GIVEN PROBLEM: Using the listing below, copy exactly the lines from the one containing "drip_width = 140" to the one containing "bpy.context.view_layer.update()", both lines included, and no others.

GIVEN INFORMATION:
========================================================================

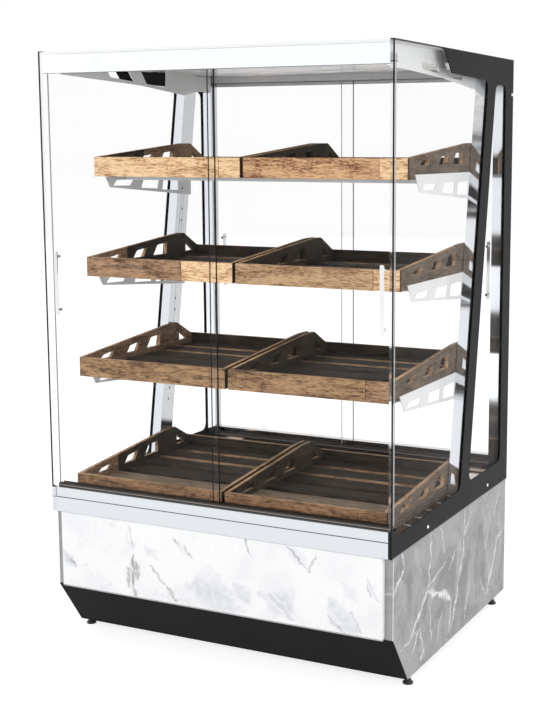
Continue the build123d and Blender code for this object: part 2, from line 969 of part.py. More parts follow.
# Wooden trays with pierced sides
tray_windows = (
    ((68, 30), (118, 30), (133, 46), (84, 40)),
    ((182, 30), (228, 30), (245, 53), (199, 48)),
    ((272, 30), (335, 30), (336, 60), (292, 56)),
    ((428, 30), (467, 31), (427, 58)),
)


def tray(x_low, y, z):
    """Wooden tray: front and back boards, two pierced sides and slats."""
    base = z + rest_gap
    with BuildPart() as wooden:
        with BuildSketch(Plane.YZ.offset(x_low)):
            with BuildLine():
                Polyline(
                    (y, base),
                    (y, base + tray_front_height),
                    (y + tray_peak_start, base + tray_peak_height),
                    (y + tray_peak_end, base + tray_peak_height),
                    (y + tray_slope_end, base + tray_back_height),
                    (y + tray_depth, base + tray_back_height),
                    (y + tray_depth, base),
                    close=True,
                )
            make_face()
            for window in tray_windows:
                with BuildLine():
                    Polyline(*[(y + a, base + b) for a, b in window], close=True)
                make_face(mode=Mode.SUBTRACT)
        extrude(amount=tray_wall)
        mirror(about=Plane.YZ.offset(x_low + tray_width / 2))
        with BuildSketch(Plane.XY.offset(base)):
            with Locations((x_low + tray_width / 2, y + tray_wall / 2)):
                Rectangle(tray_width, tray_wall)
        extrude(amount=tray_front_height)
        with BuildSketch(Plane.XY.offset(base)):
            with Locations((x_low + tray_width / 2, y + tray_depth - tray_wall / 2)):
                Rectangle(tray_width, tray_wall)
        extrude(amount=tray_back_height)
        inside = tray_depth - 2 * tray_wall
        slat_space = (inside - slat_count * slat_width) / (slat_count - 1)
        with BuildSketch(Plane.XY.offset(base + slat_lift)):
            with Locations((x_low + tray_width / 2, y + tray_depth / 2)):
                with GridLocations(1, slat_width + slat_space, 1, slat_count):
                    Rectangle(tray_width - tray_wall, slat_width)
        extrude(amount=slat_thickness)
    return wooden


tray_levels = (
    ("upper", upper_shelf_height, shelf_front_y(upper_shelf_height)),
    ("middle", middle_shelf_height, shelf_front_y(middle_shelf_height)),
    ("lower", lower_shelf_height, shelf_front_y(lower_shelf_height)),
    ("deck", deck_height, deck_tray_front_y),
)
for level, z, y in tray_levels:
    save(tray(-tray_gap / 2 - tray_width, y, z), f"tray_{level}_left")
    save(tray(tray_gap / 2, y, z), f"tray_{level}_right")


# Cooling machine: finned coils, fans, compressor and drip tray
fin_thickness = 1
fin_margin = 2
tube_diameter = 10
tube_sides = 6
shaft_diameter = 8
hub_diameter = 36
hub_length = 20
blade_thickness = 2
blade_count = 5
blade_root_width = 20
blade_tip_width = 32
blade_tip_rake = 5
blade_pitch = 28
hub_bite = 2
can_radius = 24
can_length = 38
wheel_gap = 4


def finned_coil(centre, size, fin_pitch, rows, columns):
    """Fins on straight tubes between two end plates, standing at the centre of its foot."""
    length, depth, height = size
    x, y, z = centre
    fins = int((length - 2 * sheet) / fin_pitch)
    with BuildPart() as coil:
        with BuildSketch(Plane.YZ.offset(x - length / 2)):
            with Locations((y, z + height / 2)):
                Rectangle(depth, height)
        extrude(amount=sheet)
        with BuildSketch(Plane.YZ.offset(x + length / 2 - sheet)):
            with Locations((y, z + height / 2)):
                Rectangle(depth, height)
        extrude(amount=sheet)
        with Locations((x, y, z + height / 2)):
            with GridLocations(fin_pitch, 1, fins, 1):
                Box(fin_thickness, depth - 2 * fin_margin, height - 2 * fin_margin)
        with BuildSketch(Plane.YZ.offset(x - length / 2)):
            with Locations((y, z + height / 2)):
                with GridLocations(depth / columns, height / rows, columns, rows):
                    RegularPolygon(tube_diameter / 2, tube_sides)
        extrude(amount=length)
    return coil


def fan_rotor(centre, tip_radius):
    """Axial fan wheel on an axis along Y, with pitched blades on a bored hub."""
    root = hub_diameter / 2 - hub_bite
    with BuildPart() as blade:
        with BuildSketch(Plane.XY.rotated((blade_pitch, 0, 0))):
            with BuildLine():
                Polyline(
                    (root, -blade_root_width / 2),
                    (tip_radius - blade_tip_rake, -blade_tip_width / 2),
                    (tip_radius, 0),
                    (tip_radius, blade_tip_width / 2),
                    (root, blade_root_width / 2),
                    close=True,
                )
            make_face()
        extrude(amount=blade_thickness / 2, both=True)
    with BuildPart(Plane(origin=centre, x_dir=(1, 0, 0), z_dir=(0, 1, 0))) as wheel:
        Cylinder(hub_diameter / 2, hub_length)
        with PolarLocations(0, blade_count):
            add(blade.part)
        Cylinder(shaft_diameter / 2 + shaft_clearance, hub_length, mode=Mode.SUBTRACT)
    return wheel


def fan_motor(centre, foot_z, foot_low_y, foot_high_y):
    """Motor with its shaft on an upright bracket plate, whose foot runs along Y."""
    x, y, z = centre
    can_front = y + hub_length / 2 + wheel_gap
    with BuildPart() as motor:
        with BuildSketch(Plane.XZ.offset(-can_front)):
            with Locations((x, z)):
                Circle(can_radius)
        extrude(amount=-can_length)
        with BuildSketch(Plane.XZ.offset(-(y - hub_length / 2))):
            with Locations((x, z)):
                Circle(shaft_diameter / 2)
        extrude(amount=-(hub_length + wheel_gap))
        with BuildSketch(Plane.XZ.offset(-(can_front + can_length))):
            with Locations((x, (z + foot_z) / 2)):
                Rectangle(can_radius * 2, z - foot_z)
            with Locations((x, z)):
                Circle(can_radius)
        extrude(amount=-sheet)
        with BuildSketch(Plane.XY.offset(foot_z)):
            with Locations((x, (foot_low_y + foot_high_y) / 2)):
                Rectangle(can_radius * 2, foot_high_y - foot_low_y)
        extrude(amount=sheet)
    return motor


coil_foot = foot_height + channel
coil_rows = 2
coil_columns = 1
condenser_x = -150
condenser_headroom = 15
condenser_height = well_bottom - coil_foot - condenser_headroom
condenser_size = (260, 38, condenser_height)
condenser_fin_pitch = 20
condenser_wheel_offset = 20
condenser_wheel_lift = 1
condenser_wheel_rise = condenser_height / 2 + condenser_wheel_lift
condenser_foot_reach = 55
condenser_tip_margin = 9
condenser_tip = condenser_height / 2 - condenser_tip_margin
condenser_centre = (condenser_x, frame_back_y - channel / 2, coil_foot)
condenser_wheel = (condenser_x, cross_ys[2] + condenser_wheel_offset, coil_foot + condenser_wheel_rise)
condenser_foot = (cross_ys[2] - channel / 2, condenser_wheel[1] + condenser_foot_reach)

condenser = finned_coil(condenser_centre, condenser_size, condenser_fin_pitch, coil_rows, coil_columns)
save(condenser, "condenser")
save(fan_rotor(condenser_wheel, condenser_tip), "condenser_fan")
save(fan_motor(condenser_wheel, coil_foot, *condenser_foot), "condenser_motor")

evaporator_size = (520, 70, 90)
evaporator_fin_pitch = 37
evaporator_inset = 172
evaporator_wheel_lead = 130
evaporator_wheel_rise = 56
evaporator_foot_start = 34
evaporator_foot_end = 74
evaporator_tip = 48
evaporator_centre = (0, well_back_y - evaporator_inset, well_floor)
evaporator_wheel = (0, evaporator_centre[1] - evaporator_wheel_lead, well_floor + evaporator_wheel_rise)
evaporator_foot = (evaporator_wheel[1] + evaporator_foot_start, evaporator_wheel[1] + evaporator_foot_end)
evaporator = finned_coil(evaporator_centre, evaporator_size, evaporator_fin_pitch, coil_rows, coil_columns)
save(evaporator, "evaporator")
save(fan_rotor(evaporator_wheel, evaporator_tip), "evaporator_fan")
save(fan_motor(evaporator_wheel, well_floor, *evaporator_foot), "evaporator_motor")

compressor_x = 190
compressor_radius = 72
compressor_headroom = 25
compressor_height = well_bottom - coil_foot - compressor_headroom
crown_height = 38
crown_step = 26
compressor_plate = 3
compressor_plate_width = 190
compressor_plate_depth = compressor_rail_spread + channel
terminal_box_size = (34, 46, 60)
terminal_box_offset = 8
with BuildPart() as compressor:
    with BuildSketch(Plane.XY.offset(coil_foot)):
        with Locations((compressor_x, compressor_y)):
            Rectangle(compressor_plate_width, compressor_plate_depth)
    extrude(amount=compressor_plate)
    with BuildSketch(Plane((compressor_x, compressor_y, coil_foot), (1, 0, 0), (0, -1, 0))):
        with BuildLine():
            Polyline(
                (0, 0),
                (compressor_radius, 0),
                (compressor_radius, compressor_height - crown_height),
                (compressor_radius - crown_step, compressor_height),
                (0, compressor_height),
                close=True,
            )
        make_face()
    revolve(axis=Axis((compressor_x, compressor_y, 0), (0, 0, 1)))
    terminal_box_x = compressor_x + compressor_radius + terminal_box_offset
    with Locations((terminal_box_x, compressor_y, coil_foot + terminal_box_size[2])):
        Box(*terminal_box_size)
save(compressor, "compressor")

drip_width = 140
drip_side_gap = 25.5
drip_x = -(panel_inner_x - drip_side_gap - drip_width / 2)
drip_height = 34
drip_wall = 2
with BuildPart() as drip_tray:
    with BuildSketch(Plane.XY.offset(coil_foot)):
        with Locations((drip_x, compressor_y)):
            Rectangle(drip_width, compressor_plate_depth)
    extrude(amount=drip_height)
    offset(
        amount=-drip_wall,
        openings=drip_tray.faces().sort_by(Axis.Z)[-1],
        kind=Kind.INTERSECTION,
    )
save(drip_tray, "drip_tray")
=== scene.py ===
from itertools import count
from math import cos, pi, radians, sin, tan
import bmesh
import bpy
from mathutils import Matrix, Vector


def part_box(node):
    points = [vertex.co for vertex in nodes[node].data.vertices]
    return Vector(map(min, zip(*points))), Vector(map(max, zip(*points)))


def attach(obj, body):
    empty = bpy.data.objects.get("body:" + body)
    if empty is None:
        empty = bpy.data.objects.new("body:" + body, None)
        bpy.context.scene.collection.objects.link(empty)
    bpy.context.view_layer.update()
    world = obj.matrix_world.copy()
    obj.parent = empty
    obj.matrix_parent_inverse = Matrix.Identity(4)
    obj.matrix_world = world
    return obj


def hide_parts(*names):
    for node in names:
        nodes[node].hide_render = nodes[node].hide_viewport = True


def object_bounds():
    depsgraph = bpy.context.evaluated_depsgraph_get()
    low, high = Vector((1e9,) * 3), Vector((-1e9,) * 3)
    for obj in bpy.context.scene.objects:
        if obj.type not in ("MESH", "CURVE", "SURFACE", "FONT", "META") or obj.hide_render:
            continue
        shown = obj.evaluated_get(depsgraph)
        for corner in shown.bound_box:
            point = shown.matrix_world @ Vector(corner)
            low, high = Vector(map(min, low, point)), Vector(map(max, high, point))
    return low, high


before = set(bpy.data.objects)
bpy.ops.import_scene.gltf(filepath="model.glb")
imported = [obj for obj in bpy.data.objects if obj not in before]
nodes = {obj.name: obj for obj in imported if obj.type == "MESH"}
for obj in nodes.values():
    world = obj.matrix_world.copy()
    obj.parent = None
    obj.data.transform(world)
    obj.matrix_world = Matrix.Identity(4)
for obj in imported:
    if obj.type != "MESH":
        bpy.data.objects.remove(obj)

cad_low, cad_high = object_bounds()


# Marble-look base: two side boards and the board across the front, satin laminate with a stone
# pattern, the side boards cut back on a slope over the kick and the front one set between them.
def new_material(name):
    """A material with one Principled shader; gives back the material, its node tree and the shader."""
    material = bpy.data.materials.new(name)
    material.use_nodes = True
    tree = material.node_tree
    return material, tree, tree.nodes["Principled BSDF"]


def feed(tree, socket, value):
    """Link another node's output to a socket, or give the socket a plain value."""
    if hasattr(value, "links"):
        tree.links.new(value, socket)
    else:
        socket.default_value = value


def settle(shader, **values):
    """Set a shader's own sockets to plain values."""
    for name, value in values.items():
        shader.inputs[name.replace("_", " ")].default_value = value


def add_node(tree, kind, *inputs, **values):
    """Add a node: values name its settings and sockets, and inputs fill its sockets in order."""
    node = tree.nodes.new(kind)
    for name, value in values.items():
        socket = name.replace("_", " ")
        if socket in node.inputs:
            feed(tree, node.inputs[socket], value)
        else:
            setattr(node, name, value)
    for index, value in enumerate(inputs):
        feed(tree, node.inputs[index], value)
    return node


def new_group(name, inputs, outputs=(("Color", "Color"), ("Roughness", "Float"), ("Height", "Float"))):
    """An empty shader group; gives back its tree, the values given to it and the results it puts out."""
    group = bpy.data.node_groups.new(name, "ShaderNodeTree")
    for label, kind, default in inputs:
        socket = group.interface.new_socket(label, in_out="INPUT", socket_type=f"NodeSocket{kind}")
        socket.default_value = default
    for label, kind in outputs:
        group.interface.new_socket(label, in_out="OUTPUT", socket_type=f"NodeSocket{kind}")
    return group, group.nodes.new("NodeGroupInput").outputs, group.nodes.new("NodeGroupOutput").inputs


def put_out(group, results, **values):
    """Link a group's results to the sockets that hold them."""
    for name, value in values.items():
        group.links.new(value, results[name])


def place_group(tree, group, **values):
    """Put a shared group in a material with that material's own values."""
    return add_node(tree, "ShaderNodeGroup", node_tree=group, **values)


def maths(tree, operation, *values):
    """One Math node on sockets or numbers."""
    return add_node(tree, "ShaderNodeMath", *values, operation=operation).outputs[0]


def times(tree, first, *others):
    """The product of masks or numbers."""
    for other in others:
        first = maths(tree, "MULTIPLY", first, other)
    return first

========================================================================

ANSWER BELOW:
drip_width = 140
drip_side_gap = 25.5
drip_x = -(panel_inner_x - drip_side_gap - drip_width / 2)
drip_height = 34
drip_wall = 2
with BuildPart() as drip_tray:
    with BuildSketch(Plane.XY.offset(coil_foot)):
        with Locations((drip_x, compressor_y)):
            Rectangle(drip_width, compressor_plate_depth)
    extrude(amount=drip_height)
    offset(
        amount=-drip_wall,
        openings=drip_tray.faces().sort_by(Axis.Z)[-1],
        kind=Kind.INTERSECTION,
    )
save(drip_tray, "drip_tray")
=== scene.py ===
from itertools import count
from math import cos, pi, radians, sin, tan
import bmesh
import bpy
from mathutils import Matrix, Vector


def part_box(node):
    points = [vertex.co for vertex in nodes[node].data.vertices]
    return Vector(map(min, zip(*points))), Vector(map(max, zip(*points)))


def attach(obj, body):
    empty = bpy.data.objects.get("body:" + body)
    if empty is None:
        empty = bpy.data.objects.new("body:" + body, None)
        bpy.context.scene.collection.objects.link(empty)
    bpy.context.view_layer.update()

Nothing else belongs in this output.